PROBLEM DETAILS -> Every line of the material is to be repeated exactly as it stands.

DATA SEGMENT ->

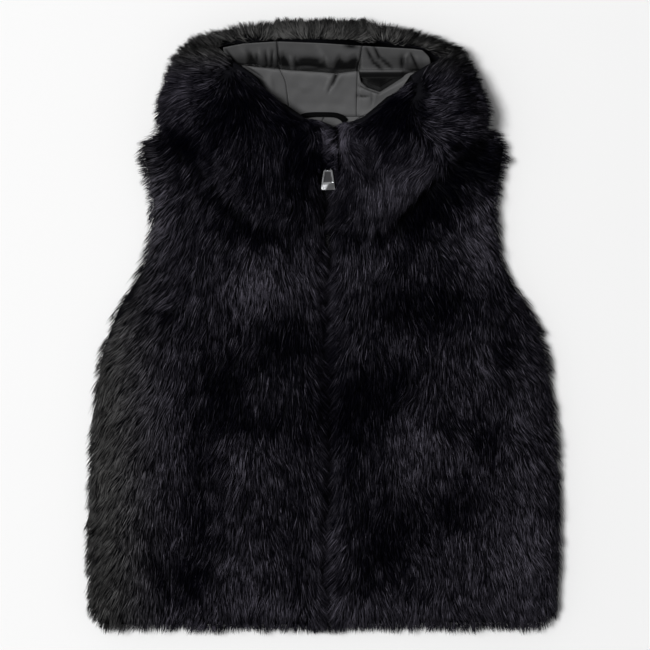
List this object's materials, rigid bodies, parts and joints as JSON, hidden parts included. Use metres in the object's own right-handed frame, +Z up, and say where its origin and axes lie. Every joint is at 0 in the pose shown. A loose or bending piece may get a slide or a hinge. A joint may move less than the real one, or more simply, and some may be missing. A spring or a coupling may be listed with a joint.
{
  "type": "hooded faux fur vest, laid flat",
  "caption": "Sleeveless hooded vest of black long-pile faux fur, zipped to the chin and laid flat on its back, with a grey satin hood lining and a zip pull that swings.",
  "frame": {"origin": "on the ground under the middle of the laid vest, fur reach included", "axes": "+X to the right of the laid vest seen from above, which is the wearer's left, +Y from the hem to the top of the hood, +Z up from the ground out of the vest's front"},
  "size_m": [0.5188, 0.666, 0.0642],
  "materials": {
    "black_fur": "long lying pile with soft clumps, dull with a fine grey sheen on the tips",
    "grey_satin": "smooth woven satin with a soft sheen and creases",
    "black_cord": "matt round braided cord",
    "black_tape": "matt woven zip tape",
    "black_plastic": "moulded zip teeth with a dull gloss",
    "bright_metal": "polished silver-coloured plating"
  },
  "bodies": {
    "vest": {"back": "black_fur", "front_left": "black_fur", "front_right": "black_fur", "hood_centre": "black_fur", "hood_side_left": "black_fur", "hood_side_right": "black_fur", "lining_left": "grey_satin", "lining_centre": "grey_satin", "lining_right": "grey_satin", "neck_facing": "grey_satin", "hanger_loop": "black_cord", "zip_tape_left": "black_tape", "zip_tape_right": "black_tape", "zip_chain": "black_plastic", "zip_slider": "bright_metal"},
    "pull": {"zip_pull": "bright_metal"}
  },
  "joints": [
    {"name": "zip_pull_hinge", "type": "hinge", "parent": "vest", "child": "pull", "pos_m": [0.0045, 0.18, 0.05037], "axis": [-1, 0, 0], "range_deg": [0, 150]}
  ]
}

SOLUTION TO THIS EXERCISE ->
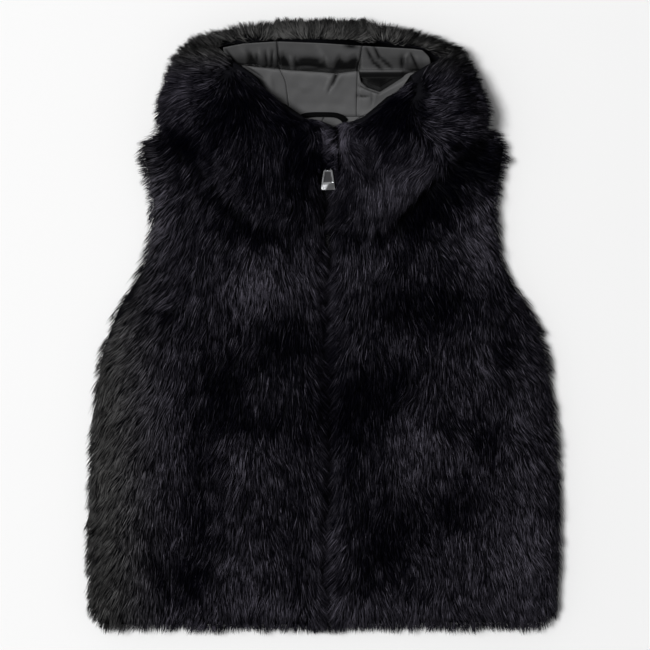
List this object's materials, rigid bodies, parts and joints as JSON, hidden parts included. Use metres in the object's own right-handed frame, +Z up, and say where its origin and axes lie. Every joint is at 0 in the pose shown. A loose or bending piece may get a slide or a hinge. A joint may move less than the real one, or more simply, and some may be missing. A spring or a coupling may be listed with a joint.
{
  "type": "hooded faux fur vest, laid flat",
  "caption": "Sleeveless hooded vest of black long-pile faux fur, zipped to the chin and laid flat on its back, with a grey satin hood lining and a zip pull that swings.",
  "frame": {"origin": "on the ground under the middle of the laid vest, fur reach included", "axes": "+X to the right of the laid vest seen from above, which is the wearer's left, +Y from the hem to the top of the hood, +Z up from the ground out of the vest's front"},
  "size_m": [0.5188, 0.666, 0.0642],
  "materials": {
    "black_fur": "long lying pile with soft clumps, dull with a fine grey sheen on the tips",
    "grey_satin": "smooth woven satin with a soft sheen and creases",
    "black_cord": "matt round braided cord",
    "black_tape": "matt woven zip tape",
    "black_plastic": "moulded zip teeth with a dull gloss",
    "bright_metal": "polished silver-coloured plating"
  },
  "bodies": {
    "vest": {"back": "black_fur", "front_left": "black_fur", "front_right": "black_fur", "hood_centre": "black_fur", "hood_side_left": "black_fur", "hood_side_right": "black_fur", "lining_left": "grey_satin", "lining_centre": "grey_satin", "lining_right": "grey_satin", "neck_facing": "grey_satin", "hanger_loop": "black_cord", "zip_tape_left": "black_tape", "zip_tape_right": "black_tape", "zip_chain": "black_plastic", "zip_slider": "bright_metal"},
    "pull": {"zip_pull": "bright_metal"}
  },
  "joints": [
    {"name": "zip_pull_hinge", "type": "hinge", "parent": "vest", "child": "pull", "pos_m": [0.0045, 0.18, 0.05037], "axis": [-1, 0, 0], "range_deg": [0, 150]}
  ]
}